» Directions for this task
Begin with the line that contains "revolve(axis=Axis(seat.origin, seat.y_dir))" and end with the line that contains "from mathutils import Matrix, Vector": copy that span of lines exactly, and nothing outside it.

==== Dataset content

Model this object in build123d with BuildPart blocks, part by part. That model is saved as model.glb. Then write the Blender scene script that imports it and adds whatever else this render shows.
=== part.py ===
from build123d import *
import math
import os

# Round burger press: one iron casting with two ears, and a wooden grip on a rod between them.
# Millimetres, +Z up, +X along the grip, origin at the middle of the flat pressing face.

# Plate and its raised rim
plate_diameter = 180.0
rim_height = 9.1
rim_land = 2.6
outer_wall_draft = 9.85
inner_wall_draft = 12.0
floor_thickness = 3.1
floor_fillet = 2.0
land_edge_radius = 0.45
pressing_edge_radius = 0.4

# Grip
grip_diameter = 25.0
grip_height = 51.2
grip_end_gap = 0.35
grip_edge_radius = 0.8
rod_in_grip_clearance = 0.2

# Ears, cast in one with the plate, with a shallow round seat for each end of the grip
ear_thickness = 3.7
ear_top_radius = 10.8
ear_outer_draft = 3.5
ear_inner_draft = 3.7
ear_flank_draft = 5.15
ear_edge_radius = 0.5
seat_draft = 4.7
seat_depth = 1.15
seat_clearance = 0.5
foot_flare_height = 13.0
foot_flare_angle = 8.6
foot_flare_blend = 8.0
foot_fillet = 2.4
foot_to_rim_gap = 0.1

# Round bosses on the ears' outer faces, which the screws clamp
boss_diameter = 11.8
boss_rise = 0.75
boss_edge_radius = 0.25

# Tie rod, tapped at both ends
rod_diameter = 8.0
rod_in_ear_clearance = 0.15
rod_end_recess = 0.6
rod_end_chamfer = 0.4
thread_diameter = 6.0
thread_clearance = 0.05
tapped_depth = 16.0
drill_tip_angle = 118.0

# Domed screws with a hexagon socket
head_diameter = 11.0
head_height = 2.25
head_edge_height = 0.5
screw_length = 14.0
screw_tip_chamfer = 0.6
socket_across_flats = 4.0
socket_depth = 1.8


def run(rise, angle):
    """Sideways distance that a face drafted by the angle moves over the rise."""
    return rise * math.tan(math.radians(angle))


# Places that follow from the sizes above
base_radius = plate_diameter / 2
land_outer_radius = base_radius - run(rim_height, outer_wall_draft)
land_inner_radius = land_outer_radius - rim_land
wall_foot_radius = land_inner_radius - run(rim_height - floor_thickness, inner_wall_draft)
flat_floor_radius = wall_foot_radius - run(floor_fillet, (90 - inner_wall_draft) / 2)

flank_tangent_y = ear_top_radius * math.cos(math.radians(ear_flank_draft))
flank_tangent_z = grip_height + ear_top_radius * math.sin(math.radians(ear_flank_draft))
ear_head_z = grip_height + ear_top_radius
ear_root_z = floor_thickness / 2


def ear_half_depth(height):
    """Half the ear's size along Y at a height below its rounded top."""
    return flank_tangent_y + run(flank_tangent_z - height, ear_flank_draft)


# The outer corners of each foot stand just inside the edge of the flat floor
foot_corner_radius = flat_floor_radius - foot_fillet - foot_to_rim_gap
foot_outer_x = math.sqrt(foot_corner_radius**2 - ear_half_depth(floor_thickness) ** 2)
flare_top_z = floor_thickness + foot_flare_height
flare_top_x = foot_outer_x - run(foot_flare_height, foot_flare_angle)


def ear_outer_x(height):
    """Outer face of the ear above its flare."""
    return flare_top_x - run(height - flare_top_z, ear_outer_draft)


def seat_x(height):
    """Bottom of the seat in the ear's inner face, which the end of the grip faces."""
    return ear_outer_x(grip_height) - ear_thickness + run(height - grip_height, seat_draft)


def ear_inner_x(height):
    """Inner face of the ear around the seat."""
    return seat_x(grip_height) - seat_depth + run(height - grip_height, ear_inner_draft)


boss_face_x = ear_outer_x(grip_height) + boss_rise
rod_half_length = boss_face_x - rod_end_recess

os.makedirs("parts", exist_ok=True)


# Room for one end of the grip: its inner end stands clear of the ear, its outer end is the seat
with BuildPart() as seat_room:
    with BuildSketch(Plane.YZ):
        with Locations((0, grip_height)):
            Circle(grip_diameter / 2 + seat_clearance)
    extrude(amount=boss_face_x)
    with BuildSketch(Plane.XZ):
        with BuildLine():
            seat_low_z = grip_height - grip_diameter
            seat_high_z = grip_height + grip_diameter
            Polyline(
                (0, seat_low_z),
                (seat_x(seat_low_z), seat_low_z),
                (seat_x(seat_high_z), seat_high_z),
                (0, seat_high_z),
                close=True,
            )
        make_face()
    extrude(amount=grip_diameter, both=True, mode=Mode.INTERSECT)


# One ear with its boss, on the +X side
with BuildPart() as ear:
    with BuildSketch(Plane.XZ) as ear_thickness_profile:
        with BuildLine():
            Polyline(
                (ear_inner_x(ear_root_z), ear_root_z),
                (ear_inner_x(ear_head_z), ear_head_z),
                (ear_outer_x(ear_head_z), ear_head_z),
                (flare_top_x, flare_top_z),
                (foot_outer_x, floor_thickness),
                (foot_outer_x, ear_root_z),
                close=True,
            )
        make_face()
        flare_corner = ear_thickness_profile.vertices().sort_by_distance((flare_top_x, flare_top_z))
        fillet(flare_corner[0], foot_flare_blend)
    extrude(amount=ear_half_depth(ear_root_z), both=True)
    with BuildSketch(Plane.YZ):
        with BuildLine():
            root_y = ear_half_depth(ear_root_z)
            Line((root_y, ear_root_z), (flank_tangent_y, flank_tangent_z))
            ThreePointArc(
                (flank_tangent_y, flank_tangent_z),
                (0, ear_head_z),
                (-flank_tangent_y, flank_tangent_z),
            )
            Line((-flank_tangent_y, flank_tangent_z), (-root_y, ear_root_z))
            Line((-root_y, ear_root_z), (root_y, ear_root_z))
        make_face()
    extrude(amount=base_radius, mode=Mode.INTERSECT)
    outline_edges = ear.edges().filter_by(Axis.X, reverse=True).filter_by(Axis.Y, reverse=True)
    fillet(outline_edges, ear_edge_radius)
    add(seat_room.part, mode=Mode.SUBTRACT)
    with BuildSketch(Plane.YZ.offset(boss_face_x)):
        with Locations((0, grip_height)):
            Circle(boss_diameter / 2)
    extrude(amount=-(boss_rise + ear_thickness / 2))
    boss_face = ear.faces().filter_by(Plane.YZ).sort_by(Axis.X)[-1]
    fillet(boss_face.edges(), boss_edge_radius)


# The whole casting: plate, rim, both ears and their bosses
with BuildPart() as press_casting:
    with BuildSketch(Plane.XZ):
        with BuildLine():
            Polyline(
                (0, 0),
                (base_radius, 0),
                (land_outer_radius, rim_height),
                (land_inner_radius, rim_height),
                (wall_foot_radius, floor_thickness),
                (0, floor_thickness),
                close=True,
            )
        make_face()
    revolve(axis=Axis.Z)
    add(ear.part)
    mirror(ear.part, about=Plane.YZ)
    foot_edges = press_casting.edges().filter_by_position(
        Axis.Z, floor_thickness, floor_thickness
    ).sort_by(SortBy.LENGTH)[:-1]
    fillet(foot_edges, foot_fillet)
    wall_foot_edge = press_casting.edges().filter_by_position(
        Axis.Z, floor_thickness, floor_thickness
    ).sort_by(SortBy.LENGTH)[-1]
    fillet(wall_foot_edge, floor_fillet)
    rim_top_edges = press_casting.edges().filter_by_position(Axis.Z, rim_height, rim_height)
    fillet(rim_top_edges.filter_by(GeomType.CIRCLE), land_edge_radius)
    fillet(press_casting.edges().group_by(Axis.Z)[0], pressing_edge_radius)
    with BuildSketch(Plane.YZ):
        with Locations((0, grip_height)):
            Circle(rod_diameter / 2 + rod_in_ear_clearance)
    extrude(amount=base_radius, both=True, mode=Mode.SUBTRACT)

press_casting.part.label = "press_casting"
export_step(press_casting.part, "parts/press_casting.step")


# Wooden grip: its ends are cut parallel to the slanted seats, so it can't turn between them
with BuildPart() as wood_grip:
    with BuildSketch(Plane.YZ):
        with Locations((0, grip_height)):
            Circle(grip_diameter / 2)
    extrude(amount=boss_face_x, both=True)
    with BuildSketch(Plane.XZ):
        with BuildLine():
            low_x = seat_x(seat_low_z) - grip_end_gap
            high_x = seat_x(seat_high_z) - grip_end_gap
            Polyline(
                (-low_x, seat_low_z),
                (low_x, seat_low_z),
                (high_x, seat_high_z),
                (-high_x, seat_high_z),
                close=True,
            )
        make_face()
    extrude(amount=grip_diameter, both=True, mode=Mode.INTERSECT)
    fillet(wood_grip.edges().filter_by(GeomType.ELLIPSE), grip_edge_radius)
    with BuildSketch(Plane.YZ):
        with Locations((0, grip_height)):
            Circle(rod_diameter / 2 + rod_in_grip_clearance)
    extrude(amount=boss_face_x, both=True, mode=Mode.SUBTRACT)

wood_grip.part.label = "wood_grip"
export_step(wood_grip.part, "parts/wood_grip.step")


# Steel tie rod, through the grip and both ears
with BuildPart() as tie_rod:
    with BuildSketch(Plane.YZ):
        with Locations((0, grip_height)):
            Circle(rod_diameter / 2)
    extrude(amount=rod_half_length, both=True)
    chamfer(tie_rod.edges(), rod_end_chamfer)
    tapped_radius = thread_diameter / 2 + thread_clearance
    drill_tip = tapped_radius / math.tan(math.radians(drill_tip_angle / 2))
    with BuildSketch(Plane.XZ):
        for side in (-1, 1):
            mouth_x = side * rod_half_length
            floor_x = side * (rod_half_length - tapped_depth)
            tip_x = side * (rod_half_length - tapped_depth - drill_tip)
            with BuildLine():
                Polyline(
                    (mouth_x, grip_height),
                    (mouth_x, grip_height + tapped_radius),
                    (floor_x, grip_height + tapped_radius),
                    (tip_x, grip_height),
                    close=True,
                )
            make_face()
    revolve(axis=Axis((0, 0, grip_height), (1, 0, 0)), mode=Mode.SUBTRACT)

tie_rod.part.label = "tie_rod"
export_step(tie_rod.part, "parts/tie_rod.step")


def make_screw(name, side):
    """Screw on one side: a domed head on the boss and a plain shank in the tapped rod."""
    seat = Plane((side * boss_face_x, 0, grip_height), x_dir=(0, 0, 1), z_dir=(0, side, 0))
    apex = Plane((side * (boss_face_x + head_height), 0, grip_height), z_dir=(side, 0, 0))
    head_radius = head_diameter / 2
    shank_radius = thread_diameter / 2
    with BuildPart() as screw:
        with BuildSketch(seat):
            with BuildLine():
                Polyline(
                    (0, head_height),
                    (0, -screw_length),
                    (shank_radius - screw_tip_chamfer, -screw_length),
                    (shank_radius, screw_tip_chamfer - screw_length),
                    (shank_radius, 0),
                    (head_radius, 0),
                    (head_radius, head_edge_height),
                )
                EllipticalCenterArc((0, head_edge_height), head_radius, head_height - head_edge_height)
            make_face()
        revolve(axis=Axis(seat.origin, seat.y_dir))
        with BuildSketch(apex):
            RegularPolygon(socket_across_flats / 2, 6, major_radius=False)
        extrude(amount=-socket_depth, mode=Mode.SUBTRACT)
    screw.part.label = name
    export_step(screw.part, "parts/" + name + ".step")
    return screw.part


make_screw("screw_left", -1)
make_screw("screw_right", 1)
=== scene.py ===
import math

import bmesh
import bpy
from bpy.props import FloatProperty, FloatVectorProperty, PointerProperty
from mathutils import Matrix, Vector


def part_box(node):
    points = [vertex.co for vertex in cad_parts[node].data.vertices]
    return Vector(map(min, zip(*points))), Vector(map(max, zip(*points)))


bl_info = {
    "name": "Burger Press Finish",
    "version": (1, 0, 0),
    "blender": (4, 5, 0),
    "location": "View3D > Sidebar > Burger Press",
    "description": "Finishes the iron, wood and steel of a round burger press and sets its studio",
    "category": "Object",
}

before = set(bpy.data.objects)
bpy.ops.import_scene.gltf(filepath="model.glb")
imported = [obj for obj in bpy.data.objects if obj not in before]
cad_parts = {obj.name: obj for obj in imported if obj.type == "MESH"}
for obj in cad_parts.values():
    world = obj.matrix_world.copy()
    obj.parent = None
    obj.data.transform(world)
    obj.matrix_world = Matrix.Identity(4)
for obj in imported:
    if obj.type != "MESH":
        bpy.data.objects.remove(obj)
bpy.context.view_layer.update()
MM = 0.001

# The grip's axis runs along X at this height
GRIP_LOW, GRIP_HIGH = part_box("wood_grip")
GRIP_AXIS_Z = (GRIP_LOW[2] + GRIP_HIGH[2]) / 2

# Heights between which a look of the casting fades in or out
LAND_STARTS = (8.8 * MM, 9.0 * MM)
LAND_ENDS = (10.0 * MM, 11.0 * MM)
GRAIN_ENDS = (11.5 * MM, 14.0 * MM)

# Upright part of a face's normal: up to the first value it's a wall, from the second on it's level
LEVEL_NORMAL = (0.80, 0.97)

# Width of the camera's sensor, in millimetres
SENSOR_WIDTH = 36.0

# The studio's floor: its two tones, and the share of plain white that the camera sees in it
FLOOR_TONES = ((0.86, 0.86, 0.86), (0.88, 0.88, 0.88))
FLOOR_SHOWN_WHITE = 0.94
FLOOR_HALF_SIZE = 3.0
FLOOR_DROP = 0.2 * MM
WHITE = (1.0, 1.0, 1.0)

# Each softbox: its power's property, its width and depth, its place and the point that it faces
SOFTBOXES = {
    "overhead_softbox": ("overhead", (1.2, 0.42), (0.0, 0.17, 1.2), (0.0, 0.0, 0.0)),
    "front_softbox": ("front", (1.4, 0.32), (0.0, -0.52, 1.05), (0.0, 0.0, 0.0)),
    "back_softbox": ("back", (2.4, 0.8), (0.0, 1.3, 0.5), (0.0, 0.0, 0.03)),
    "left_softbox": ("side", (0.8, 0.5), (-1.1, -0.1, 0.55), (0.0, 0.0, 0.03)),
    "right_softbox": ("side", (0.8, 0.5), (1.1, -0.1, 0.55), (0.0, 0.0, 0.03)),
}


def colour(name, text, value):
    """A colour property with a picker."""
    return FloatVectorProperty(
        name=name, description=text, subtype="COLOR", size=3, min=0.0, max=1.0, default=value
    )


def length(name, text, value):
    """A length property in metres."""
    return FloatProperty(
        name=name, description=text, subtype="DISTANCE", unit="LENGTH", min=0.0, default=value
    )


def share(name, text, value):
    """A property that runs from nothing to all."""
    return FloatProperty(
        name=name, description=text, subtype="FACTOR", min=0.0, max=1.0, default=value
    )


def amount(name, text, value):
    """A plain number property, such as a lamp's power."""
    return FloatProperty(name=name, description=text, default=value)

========

» Result of this exercise
        revolve(axis=Axis(seat.origin, seat.y_dir))
        with BuildSketch(apex):
            RegularPolygon(socket_across_flats / 2, 6, major_radius=False)
        extrude(amount=-socket_depth, mode=Mode.SUBTRACT)
    screw.part.label = name
    export_step(screw.part, "parts/" + name + ".step")
    return screw.part


make_screw("screw_left", -1)
make_screw("screw_right", 1)
=== scene.py ===
import math

import bmesh
import bpy
from bpy.props import FloatProperty, FloatVectorProperty, PointerProperty
from mathutils import Matrix, Vector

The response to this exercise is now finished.